> Given request:
Using the listing below, set down each line from the line containing "for name, ruffle" through the line containing "zip(*points))), Vector(map(max, zip(*points)))", both ends included, exactly and with nothing added.

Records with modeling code
** BEGIN **
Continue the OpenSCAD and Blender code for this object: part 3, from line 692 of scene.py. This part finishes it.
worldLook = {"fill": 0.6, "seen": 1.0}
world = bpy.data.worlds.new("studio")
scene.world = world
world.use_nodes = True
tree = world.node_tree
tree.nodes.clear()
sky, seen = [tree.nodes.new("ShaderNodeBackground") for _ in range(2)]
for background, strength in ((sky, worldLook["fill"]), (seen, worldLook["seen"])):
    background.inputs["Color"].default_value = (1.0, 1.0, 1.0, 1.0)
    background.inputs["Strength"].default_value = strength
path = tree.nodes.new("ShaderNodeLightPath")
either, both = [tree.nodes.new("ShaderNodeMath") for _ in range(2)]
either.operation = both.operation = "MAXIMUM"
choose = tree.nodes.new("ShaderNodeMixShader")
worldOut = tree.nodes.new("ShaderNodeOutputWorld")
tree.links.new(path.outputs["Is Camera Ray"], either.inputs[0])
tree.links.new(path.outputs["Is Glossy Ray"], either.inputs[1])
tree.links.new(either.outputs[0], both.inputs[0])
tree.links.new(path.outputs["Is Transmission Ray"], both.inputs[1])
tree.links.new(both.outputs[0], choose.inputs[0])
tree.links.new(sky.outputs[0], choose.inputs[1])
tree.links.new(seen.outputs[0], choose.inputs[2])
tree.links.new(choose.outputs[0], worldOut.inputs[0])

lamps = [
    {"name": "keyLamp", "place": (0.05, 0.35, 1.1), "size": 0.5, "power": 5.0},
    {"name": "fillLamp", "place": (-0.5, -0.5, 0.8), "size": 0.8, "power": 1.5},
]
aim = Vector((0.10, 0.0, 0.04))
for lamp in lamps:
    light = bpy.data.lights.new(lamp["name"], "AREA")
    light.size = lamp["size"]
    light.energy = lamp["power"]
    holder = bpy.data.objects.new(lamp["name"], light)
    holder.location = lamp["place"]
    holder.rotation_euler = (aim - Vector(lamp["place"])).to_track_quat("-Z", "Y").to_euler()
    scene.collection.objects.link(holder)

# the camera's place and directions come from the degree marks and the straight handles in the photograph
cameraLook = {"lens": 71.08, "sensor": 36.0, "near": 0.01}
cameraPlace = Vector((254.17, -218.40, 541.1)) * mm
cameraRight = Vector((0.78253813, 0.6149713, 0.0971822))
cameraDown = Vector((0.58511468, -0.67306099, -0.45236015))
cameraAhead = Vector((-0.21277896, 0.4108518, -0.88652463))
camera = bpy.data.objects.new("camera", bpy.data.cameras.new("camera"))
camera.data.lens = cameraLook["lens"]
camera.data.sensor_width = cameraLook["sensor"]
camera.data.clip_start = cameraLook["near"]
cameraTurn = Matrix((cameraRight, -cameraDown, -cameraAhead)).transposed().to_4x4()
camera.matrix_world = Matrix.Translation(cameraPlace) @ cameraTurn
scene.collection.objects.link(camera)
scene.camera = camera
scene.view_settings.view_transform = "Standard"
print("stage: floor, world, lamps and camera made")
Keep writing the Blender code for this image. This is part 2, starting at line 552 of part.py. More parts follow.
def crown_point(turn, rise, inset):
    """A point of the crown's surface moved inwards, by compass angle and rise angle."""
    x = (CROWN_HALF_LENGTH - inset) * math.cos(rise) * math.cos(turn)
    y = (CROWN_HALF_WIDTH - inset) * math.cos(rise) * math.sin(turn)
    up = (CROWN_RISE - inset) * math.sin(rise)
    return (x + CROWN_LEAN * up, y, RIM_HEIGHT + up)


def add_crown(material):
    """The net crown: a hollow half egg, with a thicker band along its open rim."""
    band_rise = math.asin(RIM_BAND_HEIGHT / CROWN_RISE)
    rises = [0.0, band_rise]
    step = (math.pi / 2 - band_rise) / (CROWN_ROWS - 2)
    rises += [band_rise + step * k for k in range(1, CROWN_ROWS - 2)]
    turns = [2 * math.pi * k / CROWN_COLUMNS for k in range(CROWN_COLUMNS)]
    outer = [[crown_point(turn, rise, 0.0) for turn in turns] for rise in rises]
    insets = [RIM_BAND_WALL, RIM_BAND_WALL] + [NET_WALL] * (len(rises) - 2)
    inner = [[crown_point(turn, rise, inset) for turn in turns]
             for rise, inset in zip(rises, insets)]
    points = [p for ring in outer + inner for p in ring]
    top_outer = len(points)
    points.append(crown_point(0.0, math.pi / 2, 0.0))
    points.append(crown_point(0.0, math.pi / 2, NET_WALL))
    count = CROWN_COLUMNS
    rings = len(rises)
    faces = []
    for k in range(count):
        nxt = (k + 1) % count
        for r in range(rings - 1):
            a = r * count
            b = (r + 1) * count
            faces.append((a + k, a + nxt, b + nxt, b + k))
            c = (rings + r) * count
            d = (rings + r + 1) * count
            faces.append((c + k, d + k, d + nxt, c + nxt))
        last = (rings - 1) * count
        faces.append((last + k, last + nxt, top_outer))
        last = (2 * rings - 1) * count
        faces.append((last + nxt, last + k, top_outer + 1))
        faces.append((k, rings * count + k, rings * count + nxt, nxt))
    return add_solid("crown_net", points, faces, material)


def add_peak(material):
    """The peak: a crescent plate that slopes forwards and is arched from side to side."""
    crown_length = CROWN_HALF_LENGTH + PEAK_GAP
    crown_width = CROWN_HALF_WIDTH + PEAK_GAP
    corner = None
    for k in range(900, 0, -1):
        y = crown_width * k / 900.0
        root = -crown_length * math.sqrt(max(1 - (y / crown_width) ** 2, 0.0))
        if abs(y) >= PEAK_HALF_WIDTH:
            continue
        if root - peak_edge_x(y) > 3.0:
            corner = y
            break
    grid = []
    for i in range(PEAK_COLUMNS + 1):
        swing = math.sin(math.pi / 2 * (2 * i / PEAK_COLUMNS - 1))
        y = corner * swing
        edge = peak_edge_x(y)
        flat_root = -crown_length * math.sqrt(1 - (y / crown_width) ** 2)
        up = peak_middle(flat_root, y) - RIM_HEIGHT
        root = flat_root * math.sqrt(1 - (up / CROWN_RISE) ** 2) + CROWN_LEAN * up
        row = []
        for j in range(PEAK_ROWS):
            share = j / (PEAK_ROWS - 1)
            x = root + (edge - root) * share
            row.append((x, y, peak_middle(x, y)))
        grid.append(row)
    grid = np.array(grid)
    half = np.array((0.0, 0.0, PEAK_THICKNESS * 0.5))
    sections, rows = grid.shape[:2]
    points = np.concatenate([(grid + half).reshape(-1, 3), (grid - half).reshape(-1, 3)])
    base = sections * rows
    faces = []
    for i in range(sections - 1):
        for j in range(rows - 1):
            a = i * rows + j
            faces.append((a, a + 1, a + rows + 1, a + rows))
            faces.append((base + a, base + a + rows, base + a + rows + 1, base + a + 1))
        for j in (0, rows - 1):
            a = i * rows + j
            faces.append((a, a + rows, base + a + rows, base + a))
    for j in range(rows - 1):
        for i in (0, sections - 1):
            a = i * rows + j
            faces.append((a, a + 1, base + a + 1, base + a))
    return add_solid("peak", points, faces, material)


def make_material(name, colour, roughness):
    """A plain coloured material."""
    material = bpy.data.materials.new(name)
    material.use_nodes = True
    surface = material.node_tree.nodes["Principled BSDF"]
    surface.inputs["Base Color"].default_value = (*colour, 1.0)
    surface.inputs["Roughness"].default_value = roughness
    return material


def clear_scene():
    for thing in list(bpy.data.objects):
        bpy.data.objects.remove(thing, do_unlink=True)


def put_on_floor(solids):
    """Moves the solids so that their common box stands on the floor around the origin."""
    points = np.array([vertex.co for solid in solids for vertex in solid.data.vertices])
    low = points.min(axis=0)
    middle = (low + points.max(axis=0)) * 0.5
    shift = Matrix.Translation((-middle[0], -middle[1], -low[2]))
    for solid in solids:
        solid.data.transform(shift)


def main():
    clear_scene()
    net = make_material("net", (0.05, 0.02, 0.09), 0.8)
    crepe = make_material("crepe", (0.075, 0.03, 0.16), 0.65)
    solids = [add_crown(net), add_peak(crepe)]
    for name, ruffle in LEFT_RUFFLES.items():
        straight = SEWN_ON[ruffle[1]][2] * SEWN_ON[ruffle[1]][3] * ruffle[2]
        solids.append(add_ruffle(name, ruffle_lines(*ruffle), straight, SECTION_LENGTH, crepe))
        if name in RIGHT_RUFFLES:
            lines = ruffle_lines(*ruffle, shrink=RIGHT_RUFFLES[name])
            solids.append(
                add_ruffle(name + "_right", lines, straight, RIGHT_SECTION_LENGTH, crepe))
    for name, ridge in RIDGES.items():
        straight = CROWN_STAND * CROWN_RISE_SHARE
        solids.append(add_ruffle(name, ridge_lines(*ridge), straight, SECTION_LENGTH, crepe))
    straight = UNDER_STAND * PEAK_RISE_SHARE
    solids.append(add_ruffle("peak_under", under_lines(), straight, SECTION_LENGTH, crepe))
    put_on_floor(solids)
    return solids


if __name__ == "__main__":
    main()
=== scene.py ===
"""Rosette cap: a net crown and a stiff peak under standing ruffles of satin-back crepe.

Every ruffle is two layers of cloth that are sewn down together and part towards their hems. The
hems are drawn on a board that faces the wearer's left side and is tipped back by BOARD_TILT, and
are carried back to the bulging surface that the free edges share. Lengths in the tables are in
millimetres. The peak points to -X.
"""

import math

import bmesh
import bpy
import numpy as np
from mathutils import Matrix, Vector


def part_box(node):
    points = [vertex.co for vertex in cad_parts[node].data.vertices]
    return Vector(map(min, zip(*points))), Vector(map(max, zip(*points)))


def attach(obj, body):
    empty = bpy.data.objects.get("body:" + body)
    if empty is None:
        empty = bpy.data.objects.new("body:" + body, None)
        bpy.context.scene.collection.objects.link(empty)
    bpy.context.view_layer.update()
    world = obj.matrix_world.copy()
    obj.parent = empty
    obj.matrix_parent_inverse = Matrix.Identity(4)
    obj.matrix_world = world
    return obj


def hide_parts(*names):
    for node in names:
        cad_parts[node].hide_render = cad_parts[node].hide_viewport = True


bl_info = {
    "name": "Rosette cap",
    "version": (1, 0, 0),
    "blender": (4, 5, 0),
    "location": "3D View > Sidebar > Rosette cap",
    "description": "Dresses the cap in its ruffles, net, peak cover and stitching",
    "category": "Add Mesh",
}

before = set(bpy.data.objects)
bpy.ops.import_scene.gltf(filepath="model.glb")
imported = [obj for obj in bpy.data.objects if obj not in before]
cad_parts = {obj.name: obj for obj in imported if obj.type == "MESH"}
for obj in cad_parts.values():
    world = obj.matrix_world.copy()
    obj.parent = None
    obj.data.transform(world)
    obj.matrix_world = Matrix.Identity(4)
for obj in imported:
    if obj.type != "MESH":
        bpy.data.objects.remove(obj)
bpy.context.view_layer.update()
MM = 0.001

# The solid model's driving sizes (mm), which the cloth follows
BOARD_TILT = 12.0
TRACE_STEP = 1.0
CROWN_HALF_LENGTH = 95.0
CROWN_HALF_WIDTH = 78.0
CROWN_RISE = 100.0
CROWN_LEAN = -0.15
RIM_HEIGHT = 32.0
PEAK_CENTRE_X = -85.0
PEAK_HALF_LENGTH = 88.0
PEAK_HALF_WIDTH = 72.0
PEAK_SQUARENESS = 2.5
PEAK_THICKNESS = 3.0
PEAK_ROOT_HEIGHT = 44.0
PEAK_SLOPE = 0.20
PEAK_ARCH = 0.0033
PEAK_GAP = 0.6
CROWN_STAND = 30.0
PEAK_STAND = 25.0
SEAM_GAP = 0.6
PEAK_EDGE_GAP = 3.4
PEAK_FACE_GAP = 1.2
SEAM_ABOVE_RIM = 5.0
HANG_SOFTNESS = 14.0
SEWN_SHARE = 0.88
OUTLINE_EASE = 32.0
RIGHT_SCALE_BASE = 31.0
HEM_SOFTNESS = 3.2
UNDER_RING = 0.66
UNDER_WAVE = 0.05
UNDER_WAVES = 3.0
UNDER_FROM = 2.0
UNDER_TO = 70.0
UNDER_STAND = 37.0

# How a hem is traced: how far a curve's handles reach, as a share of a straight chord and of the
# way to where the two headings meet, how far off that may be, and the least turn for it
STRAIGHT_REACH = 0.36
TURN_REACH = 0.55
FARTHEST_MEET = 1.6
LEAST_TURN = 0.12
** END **
> Answer to the task:
    for name, ruffle in LEFT_RUFFLES.items():
        straight = SEWN_ON[ruffle[1]][2] * SEWN_ON[ruffle[1]][3] * ruffle[2]
        solids.append(add_ruffle(name, ruffle_lines(*ruffle), straight, SECTION_LENGTH, crepe))
        if name in RIGHT_RUFFLES:
            lines = ruffle_lines(*ruffle, shrink=RIGHT_RUFFLES[name])
            solids.append(
                add_ruffle(name + "_right", lines, straight, RIGHT_SECTION_LENGTH, crepe))
    for name, ridge in RIDGES.items():
        straight = CROWN_STAND * CROWN_RISE_SHARE
        solids.append(add_ruffle(name, ridge_lines(*ridge), straight, SECTION_LENGTH, crepe))
    straight = UNDER_STAND * PEAK_RISE_SHARE
    solids.append(add_ruffle("peak_under", under_lines(), straight, SECTION_LENGTH, crepe))
    put_on_floor(solids)
    return solids


if __name__ == "__main__":
    main()
=== scene.py ===
"""Rosette cap: a net crown and a stiff peak under standing ruffles of satin-back crepe.

Every ruffle is two layers of cloth that are sewn down together and part towards their hems. The
hems are drawn on a board that faces the wearer's left side and is tipped back by BOARD_TILT, and
are carried back to the bulging surface that the free edges share. Lengths in the tables are in
millimetres. The peak points to -X.
"""

import math

import bmesh
import bpy
import numpy as np
from mathutils import Matrix, Vector


def part_box(node):
    points = [vertex.co for vertex in cad_parts[node].data.vertices]
    return Vector(map(min, zip(*points))), Vector(map(max, zip(*points)))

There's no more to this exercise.